Lotfi was the one taking us on target because he was the only one who had been ashore and carried out a CTR (close target recce). Besides, he was the one in charge: I was here as the guest European, soon to be American, terrorist.

There was a gentle rise of about forty yards from the tip of the peninsula where we’d landed to the target area. We zigzagged over sand and rock. It was good to get moving so I could warm up a little.

We stopped just before the flat ground and sat and waited for a vehicle to make its way along the road. Lotfi checked it out. No one said it, but we were all worried about the police being stationed so close, and whether, because of the terrorist situation here, they constantly patrolled their immediate area for security. I was still happy to stop and catch my breath. My nose was starting to run a little.

Lotfi dropped down below the ledge and whispered in Arabic to Hubba-Hubba before coming to me: “Just a car, no police yet.”

The wet T-shirt under my sweatshirt was a bit warmer now, but it was just as uncomfortable. So what? It wouldn’t be long before it was black tea and diesel fumes again, and, for about the first time in my life, I’d be proactively planning a future.
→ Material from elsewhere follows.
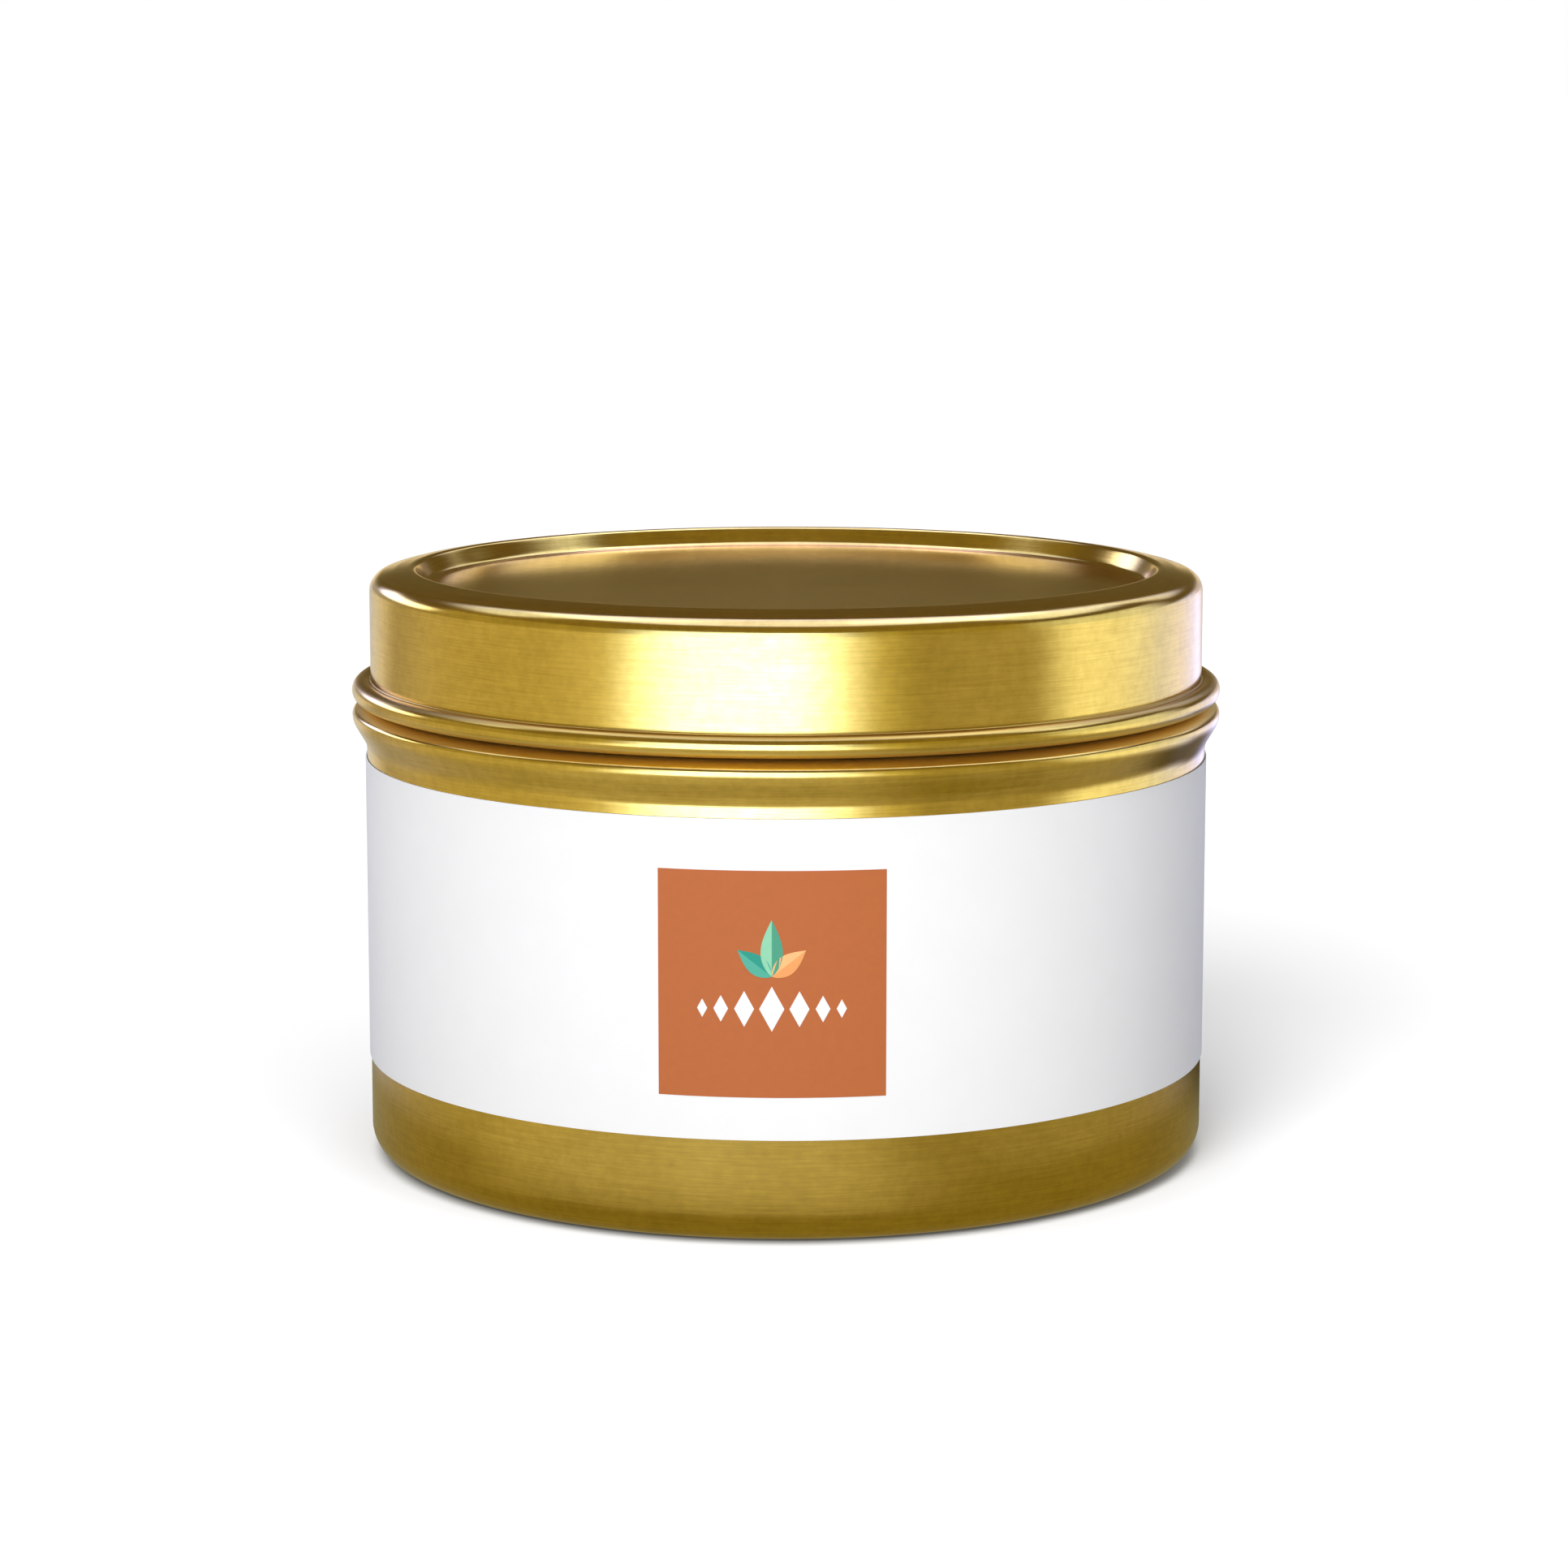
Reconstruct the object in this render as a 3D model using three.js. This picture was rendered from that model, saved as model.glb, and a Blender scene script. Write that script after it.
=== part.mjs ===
// Slip-lid candle tin, about 80 mm across and 54 mm tall: a drawn tinplate can with a pressed lid,
// a paper wrap label and a base label, and a poured wax candle with its wick, tab and glue pad.
// Units are millimetres, +Z is up, and the origin is the centre of the ring the tin stands on.
// Almost every piece is turned, so it is drawn as a profile of (radius, height) points.

import * as THREE from 'three';

// Turning
const ROUND_SEGMENTS = 40;       // facets round the can, the lid, the wax and the labels
const SMALL_SEGMENTS = 20;       // facets round the wick, its tab and its glue pad

// Sheet metal
const SHEET = 0.25;              // tinplate thickness
const HALF_SHEET = SHEET / 2;

// Can
const WALL_RADIUS = 38.75;       // outside of the straight wall
const BASE_CORNER = 2.6;         // outside radius between the base and the wall
const STAND_RING_INNER = 33.0;   // inner edge of the flat ring that the tin stands on
const BASE_PANEL_LIFT = 0.8;     // height of the base panel's underside
const BASE_STEP_RUN = 0.8;       // width of the slope from the panel down to the ring
const BEAD_OUTER = 40.04;        // bead below the lid, the widest place of the can
const BEAD_HEIGHT = 41.0;
const BEAD_ABOVE = 0.375;        // radii of the bead's section, along the middle of the sheet,
const BEAD_BELOW = 1.725;        // above and below its widest place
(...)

I pulled back my sweatshirt sleeve and glanced down at my traser. 00:58. I thought of Mr. and Mrs. B. Just like the Bouteflikas, they too were probably having a wash and comb while they discussed what on earth they were going to talk about over the Tex Mex. Probably something like, “Oh, I hear you have lots of gasoline in your country? We wouldn’t mind some of that, instead of you giving it to the Italians to fill up their Fiats. And, oh, by the way, there’ll be one Algerian fewer for you to govern when you get back. But don’t worry, he was a bad guy.”

As the sound of the vehicle faded in the direction of Oran, we all raised our heads slowly above the lip to scan the rock and sandy ground. The constant noise of crickets, or whatever they called them here, rattled into the night.
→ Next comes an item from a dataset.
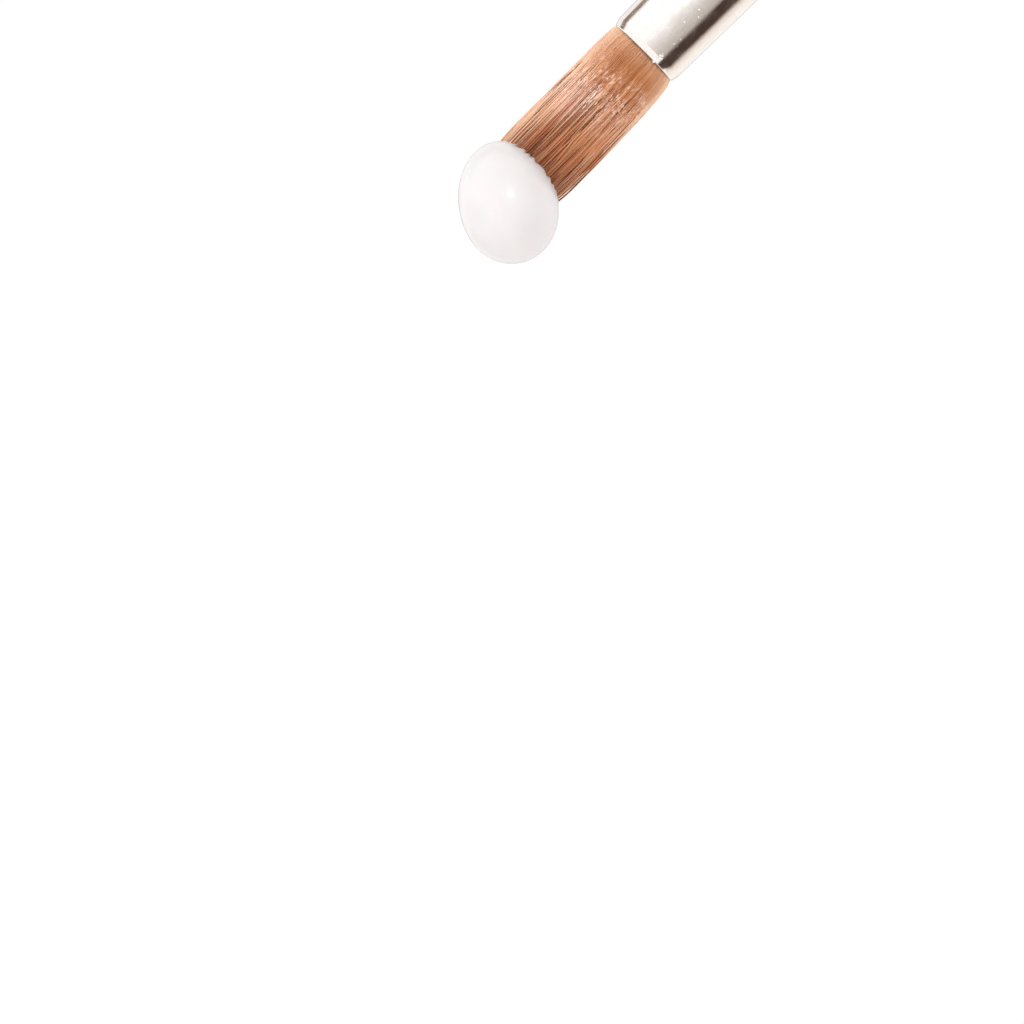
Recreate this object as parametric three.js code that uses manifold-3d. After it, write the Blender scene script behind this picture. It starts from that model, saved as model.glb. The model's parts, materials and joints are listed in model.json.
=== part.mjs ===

The fuel compound was an oasis of yellow light and bright enough to make me squint until my eyes adjusted. It was just under two hundred yards to my half-left. From my perspective the tanks were sitting side by side, surrounded by the bung. To the right of them was the not-so-neat row of fuel trucks.

The perimeter of the compound was guarded by a ten-foot-high chain-link fence, sagging in places where the trucks had backed into it over the years.

In the far corner of the compound, by the gate that faced the road, was the security hut. It was no more than a large garden shed. The security was for fire watch just as much as for stopping the trucks and fuel disappearing during the night; the depot had no automatic fire system in the event of a leak or explosion. Lotfi told us there was a solitary guy sitting inside, and if the whole thing ignited it would presumably be his job to get on the phone.

That was good for us, because it meant we didn’t have to spend time neutralizing any fire-fighting apparatus or alarms. What was bad was the police barracks. A complete fuck-up on our side was only a phone call and three miles away. If we got caught it would be serious shit. Algeria wasn’t exactly known for upholding human rights, no one would be coming to help us, no matter what we said, and terrorists were routinely whipped to death in this neck of the woods.